Last time anyone checked -- which was in 2015, by the way -- Europe was home to 50 countries and 508.5 million people. Basically, asking for a list of the best European-directed movies is like going on Yelp and searching for the best restaurants in the third-most populous continent on earth: You're going to get a whole lot of options.
The good news is, you can start with a top-rated tasting platter. Like a tapas plate of some of Europe's finest cinema, this movie tour lets you take in France, Sweden, Russia, England, and Italy from the coziness of your couch over the course of a weekend.
You can't talk about Euro cinema without talking about the French New Wave. Throughout the 1950s and '60s, directors like Jean-Luc Godard radicalized movie making with flicks that were equal parts real and surreal, socially relevant, and akin to good jazz music in their freewheeling style.
You could melt a hole through your couch while you binge on French New Wave movies, but if you've got to pick only one, pick "Breathless." It not only sums up the movement, it sums up everything great about French filmmaking -- the passion, the naturalistic dialogue and performances, the chain smoking, the style, and the danger. Plus, romantic leads Jean-Paul Belmondo and Jean Seberg are so timelessly cool, they'll make you want to become either a criminal or an or expat. Pick your poison.
'The Seventh Seal' (1957)
If you actually went to Sweden, chances are you'd see some wonderful castles. Alternatively, you can see a wonderful castle, plus a chess-playing incarnation of death, plus some of the most striking black-and-white visuals of all time if you just watch Swedish director Ingmar Bergman's "The Seventh Seal." It's tough to pin down the best of Bergman, but it's easy to argue that this surreal morality tale -- in which Max Von Sydow's stone-faced knight buys more time from the Grim Reaper by outwitting him in a board game -- is his most iconic movie.

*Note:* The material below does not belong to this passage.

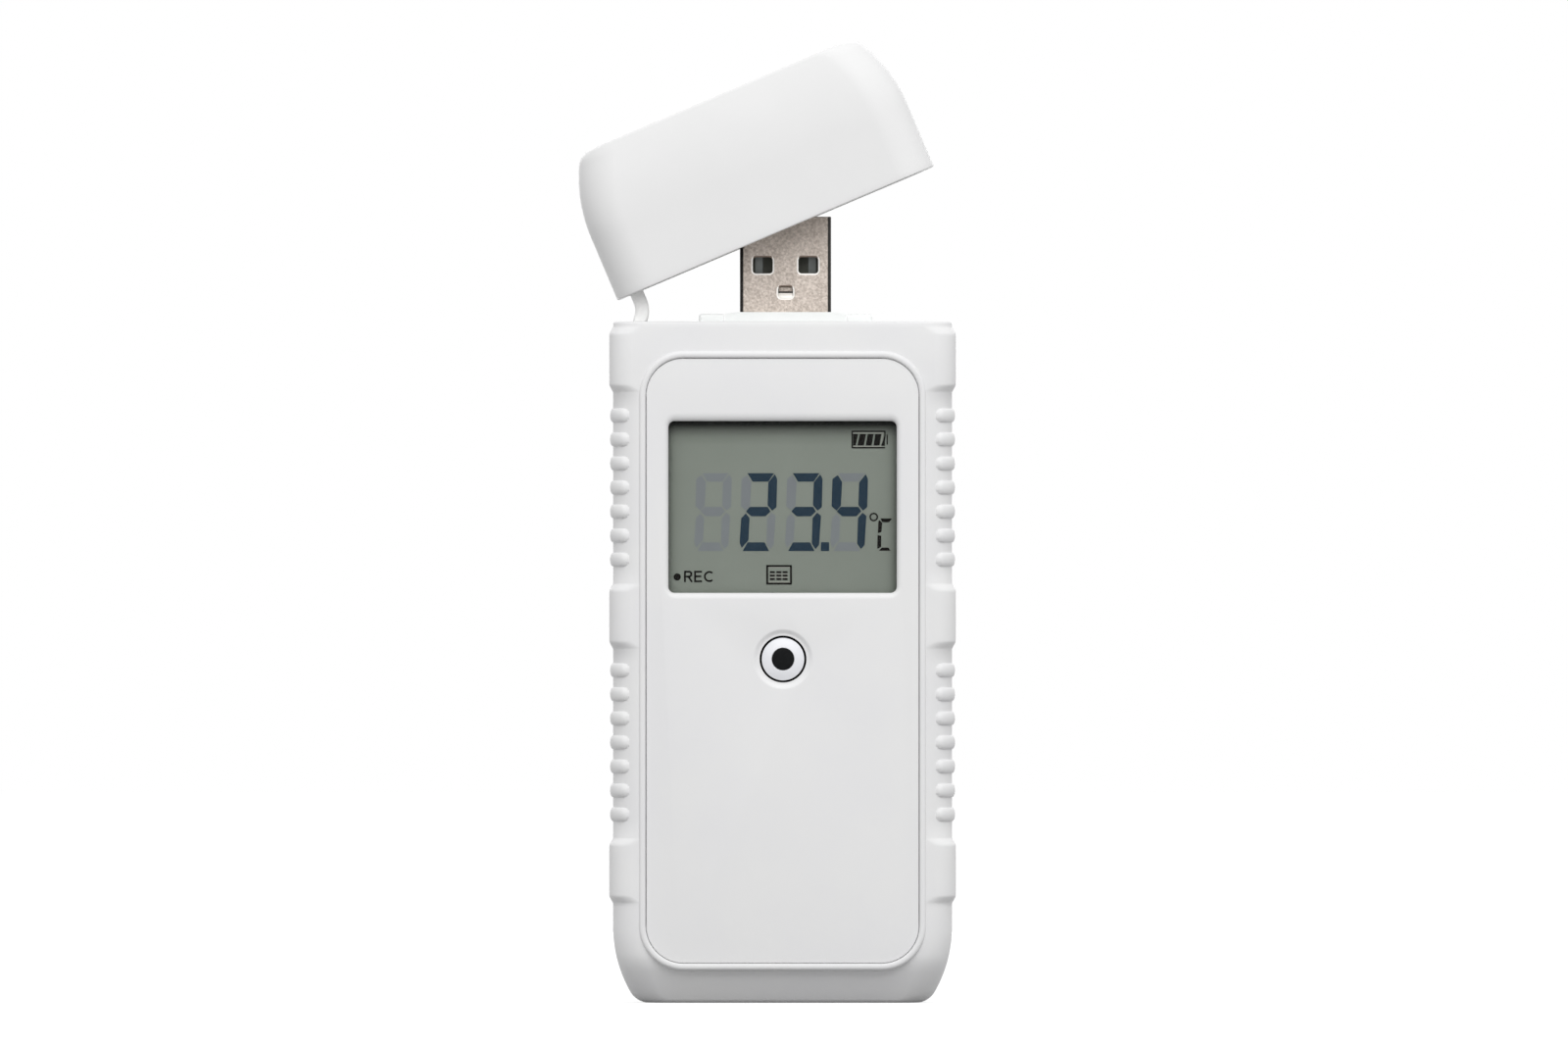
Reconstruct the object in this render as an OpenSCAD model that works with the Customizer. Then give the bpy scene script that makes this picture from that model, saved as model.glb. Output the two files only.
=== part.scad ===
// Pocket temperature data logger with a display, one button, a USB plug and a tethered cap.
// Millimetres. +Z runs along the logger to its plug, the display faces -Y, and the
// origin is the middle of the flat bottom end.

/* [Body] */
// Width over the sides, without the grip pads
body_w = 44.6; // [40:0.1:56]
// Height from the bottom end to the top end, without the plug
body_h = 89.6; // [86:0.1:110]
// Thickness from the front face to the back face
body_t = 16.4; // [15.8:0.1:22]
// Radius between the faces and the sides
side_r = 4; // [3.5:0.1:6]
// Radius of the rounded bottom corners, seen from the front
foot_r = 17.4; // [12:0.1:20]
// Height where the rounded bottom corners begin
foot_rise = 10; // [8:0.1:12]
// Height of the slope that draws each face in towards the bottom end
foot_slope_h = 4.3; // [2:0.1:4.6]
// Depth of that slope
foot_slope_in = 3.4; // [1.5:0.1:4]
// Wall of the soft sleeve at the sides and ends
sleeve_wall = 1.6; // [1.2:0.1:2]
// Thickness of the sleeve's lips over the front and back faces
sleeve_lip = 1.2; // [0.8:0.1:1.6]
// Wall of the hard shells
shell_wall = 1.4; // [1:0.1:1.8]

/* [Panel] */
// Width of the sleeve's frame beside the front and back panels
frame_side = 4.3; // [3.8:0.1:5]
// Height of the sleeve's frame above the panels
frame_top = 4.8; // [4:0.1:6]
// Height of the sleeve's frame below the panels
frame_foot = 5.2; // [5:0.1:6.5]
// Corner radius of the panels
panel_r = 5; // [3:0.1:7]
// Wall of the panels
panel_wall = 1.6; // [1.3:0.1:2]
// Radius of the bead that runs round the front panel
bead_r = 0.43; // [0.3:0.01:0.6]

/* [Grip] */
// How far the grip pads stand out of the sides
pad_out = 0.5; // [0.3:0.05:1]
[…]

Not only does the game-obsessed Death in "Bill and Ted's Bogus Journey" pay homage to its greatness, Stanley Kubrick called Bergman "the best filmmaker at work today" back in 1960. And Kubrick probably knew some stuff about movies.

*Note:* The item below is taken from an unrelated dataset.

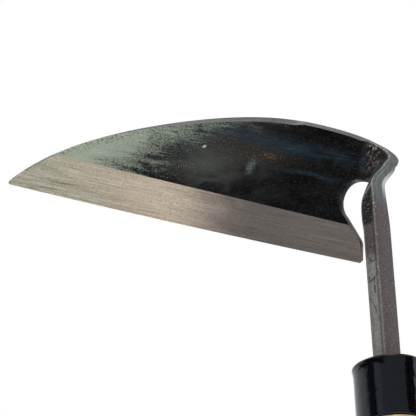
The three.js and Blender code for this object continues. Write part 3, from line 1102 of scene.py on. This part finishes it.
def blue_bands(p):
    """Two bands of blue scale along the blade, partly painted teal sheen."""
    high = p.hump(p.w + p.sway * 8 + p.s * -0.04, 36.6, 4.8) * p.hump(p.s, 44, 62)
    low = p.hump(p.w + p.sway * 4, 28.6, 1.7) * p.hump(p.s, 34, 32)
    grain = p.step(p.streaks * 0.6 + p.hairs * 0.4, 0.34, 0.56)
    # Blue scale with painted teal sheen, and lighter painted sheen streaks in the upper band.
    p.coat(p.most(high, low) * grain * 0.9, (28, 45, 55))
    p.coat(p.step(p.hairs, 0.56, 0.70) * high * 0.35, (74, 92, 94))


def back_weld(p):
    """On the back, scale runs over the weld of the steel strip."""
    weld = p.step(p.depth, 0.85, 0.95) * p.step(p.w + p.sway * 22, 36, 25)
    p.coat(weld, p.mix(p.step(p.cloud, 0.35, 0.68), (18, 18, 20), (46, 45, 44)))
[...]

Poor Russia -- sometimes it seems like its cinematic claim to fame is limited to providing action-movie bad guys when Nazis aren't available. Good thing legendary Russian director Andrei Tarkovsky was here to clear that up for you.
You could spend the weekend in a post-apocalyptic wasteland, or you could just watch Tarkovsky's "Stalker" instead. Either way, you're in for a long, strange trip of mind-bending visuals and hypnotic vibes. "Stalker," though, will also give you a deeply symbolic story about a writer and a scientist on a quest through a dreamy wasteland in search of a room that can fulfill wishes. So it's best to do the movie instead of the illegal thing.
In 2013, more than 40,000 U.K. film fans voted in a Telegraph poll for the best movie of all time. Their top choice? "Trainspotting."
"Trainspotting" put Scottish star Ewan McGregor and English director Danny Boyle -- who'd go on to helm modern classics like "28 Days Later" and "Slumdog Millionaire" -- on the radar, for good reason. Its visually insanity and laser-beam pace are absolutely necessary to contain this punk rock tale of heroin addiction, underage girlfriends, and the most unreliable bunch of reject friends ever. It's a trip worth taking -- from the safe distance of your futon, that is.
'8 1/2' (1963)
No Euro trip is complete without a stop in Italy. You've got your pizza, your gondoliers and their funny hats, and you've got your Federico Fellini movies. His '63 classic "8 1/2" -- a rambling, raucous, and reality-altering steamroller about a frustrated director, his producer, his wife, and his mistress -- has more verve and fire than the biggest Italian family reunion Nonna can cook up.
And, really, what better way to cap off your European movie tour than with a movie about movies? Sometimes, it's okay to get a little meta.